WoW Archive

awakening

Spring is teasing at the edges of my cozy winter world. If I’m honest, I’m not sure I’m ready to see it come. True, there has been a lift to my spirits as I witness the watery edge of blue peeking shyly out beneath the dark skirts of the morning sky earlier each day. I know better than to expect the season’s full advent here in the dark wilds of February. Yet the pale sunshine and mild winds that accompanied my walk yesterday afternoon were decidedly springlike, and not at all unwelcome.

Normally, I would be kneeling for a closer look at the signs of new life stirring just beneath the soil. Instead, I find myself cringing inwardly, clinging to the supposed safety of dark, hidden places. 

I came into this new year on a run, determined to leave brokenness behind me. Full of goals and plans, I adopted new habits and priorities at every turn. Certainly a deliberate choice of hopeful outlook would guard me against a further slump into discouragement. I was determined to embrace 2020 — not to mention my 40th birthday — with everything I had.

Then with all the cruelty of a hard frost, death and sickness swept in, laying their chilling fingers across loved ones on every side. All around me crouched loss, hardship, devastation. Suddenly my bright ambitions collapsed. Fears swept in on a cold wind, sapping my energy and stripping fragile hopes from their stems. Would I, too, lose someone close to me? Would aimless days spent empty and alone be the husk I left behind when eternity knocked at my own door?
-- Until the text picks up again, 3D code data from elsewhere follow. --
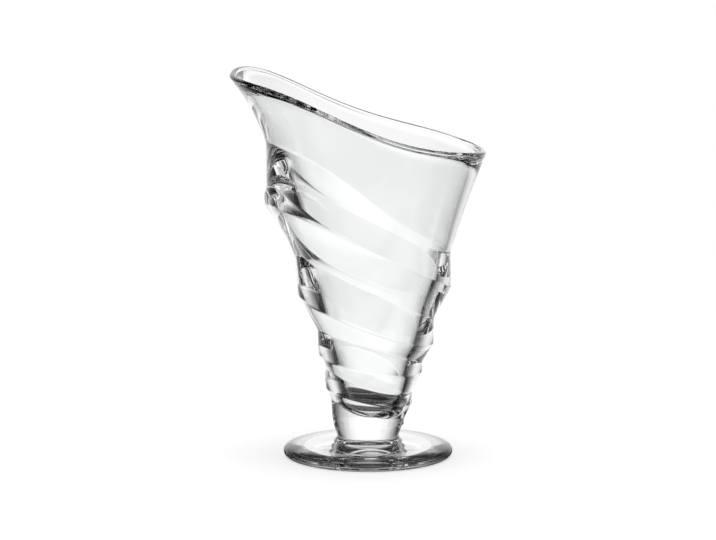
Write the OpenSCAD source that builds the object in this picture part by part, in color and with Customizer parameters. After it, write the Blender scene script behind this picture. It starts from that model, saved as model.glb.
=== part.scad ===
// Parfait glass: a stepped cone bowl with a slanting lip, on a short stem and a round foot.
// Millimetres, +Z up. The origin is the centre of the ring that the foot stands on.
// The lip is high at -X and low at +X, and -Y is the side towards a viewer.

/* [Foot] */
// Diameter of the foot
foot_d = 76; // [66:1:88]
// Thickness of the foot at its rounded edge
foot_edge_t = 4.2; // [3.4:0.2:6]
// How much the top of the foot climbs from its edge to the collar
foot_climb = 2.5; // [1.6:0.1:3]
// Height of the collar that stands on the top of the foot and carries the stem
collar_h = 2.5; // [2:0.1:5]
// Width of the round shoulder over which the top of the foot falls to its edge
shoulder_w = 12; // [8:0.5:14]
// Radius of the hollow fillet that rounds the foot into the stem
collar_fillet = 2.5; // [1.5:0.1:3.6]
// Width of the flat ring that the foot stands on
ring_w = 8; // [5:0.5:12]
// Depth of the shallow domed hollow inside the standing ring
hollow_depth = 0.35; // [0.2:0.05:1]
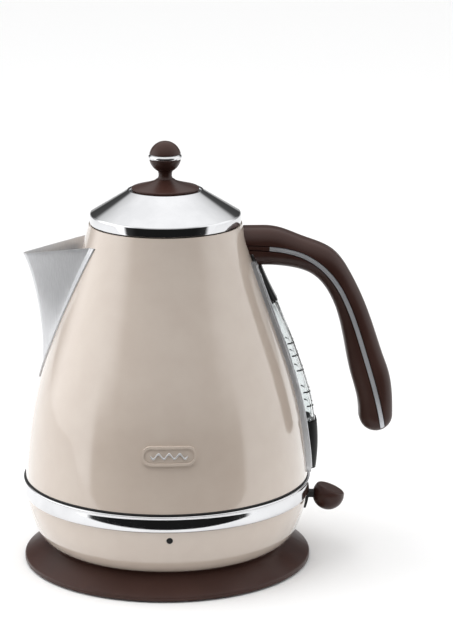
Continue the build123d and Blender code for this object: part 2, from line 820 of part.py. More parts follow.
def gauge_block(outer, half_width, rounding):
    """Bar along the gauge: a side outline through the outer points, with its long edges rounded."""
    with BuildPart(mode=Mode.PRIVATE) as block:
        with BuildSketch(Plane.XZ) as profile:
            with BuildLine():
                front = Spline(*outer)
                Polyline(front @ 1, (40, outer[-1][1]), (40, outer[0][1]), front @ 0)
            make_face()
        extrude(amount=half_width, both=True)
        long_edges = block.faces().sort_by(SortBy.AREA).filter_by(GeomType.EXTRUSION).edges()
        fillet([e for e in long_edges if abs(e.center().Y) > half_width - 0.01], rounding)
    return block.part


LENS_LINE = ((92.7, LENS_LOW), (91.6, 99.0), (85.6, 120.9), (77.4, 144.3), (68.6, LENS_TOP))
UPPER_CAP_LINE = ((69.0, LENS_TOP + 0.2), (65.0, 174.0), (58.9, GAUGE_TOP))
LOWER_CAP_LINE = ((93.4, GAUGE_LOW), (94.6, 72.0), (93.9, LENS_LOW - 0.2))

# The lens is hollow: the same bar, drawn in by the wall all round, is taken out of it.
end_shift = (LENS_WALL, 0, 0, 0, -LENS_WALL)
hollow_line = [(r - LENS_WALL, z + shift) for (r, z), shift in zip(LENS_LINE, end_shift)]
lens_block = gauge_block(LENS_LINE, GAUGE_HALF, 6.0)
lens_hollow = gauge_block(hollow_line, GAUGE_HALF - LENS_WALL, 4.0)
upper_cap_block = gauge_block(UPPER_CAP_LINE, GAUGE_HALF, 4.0)
lower_cap_block = gauge_block(LOWER_CAP_LINE, GAUGE_HALF, 5.0)

with BuildPart() as window_lens:
    add(lens_block)
    add(lens_hollow, mode=Mode.SUBTRACT)
    revolve(bell_inside(SEAL_THICK), axis=Axis.Z, mode=Mode.SUBTRACT)
save(window_lens.part, "window_lens")

with BuildPart() as window_upper_cap:
    add(upper_cap_block)
    revolve(bell_inside(SEAL_THICK), axis=Axis.Z, mode=Mode.SUBTRACT)
save(window_upper_cap.part, "window_upper_cap")

with BuildPart() as window_lower_cap:
    add(lower_cap_block)
    revolve(bell_inside(SEAL_THICK), axis=Axis.Z, mode=Mode.SUBTRACT)
save(window_lower_cap.part, "window_lower_cap")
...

There seems to be something in me that clings to weakness, darkness, hiddenness; it almost prefers suffering and finds an odd comfort in brokenness. Rather like a seed that feels safer underground — sheltered, obscure — yearning for the light while fearing the struggle to emerge. Above the soil lurk startling brightness, exposure, adverse winds blustering without remorse. Birth seems fraught with harsh realities. A new life thrust upon the world has no defenses against the glaring onslaught of sensations beyond.

In the dark of night, anxiety paints this picture in glaring colors: life is violent, cruel, unforgiving. It lures my shrinking soul to find its home in lonely places, threatening disaster if I should step beyond its suffocating grasp.

As long as I confess myself to be broken, weak, and wounded, I have a ready excuse to hide. I’m in recovery, after all, still grieving, and I freely accept grace as my covering. The kernel of truth is this: there is a good and proper season for hearts to lay buried as seeds, and no one has the right to force them out prematurely.

Yet there does come a season when even the most shattered hearts begin to heal, when the bandages are removed, exposing tender places to light and air again …

I ask myself, here in this creative space … Why do I want this: this writing life? I struggle with fears of exposure, of being fully known and surely rejected, while at the same time, I yearn to be seen, understood, appreciated. I have this insatiable need to be alone — to reflect, to contemplate, to drink in the quietness of a soul at rest — while also aching for connection, for intimacy, for union of spirit, soul, body. I feel things deeply, passionately, feverishly, yet I seek to numb the potency of these feelings with shallow routine and busyness, or escape into parallel worlds of story and entertainment that mimic depth while minimizing risk.

I am tiptoeing around the edges of my life rather than leaning in, afraid to submerge myself and experience the full weight of both glory and pain. More than ever now, I know the fragile state of my heart, how easily it can be crushed. Do I dare risk living again, that deeply? Or should I hang back, placating myself with the comforting lie of safety in the shallows?

Is there ever a case in which life is not a struggle? What courage it takes, just to be born! To press my head beyond the warm comfort of the familiar and into the shocking newness of the unknown … this is pain, and aching, and trembling risk.

Tentative breaths, tottering steps — something in my soul has collapsed, just when I was ready to fly. I can’t promise to emerge again with the same level of confidence I had only a few weeks ago. It may have been little more than bravado without a stable root. But there is light up ahead, beckoning me to keep climbing, however hesitant my stride.

Friend, have you been here, too? Knocked nearly breathless by the impersonal cruelty of this broken life? I am realizing all over again that my enemy is not gentle, patient, or forgiving. He doesn’t wait until I am standing strong before attacking; he takes my quivering knees out from under me before I ever regain my balance. Still, the word of my Beloved promises the righteous fall seven times yet get back up. My own filthy rags are as far from righteousness as darkness is from light. So I look to His pure, sweet righteousness to surround me like a cloak, upholding my delicate heart and granting me the courage to rise again.

Only the Lord knows the perfect timing to awaken His Beloved with the kiss of new life. In the stillness of my spirit, I believe I hear Him calling me now to come forth …

I am a Spirit-born disciple of Jesus, a lover of words, and a dreamer of dreams. My heart's desire is to cultivate community among fellow Kingdom-seekers, where we can thrive in beauty, truth, and fullness of LIFE! Thank you for joining me on the journey. 💙

One Comment

  • Celia Sennon

    I appreciate your sharing and your willingness to demonstrate being vulnerable and overcoming through Jesus Christ. Thank you.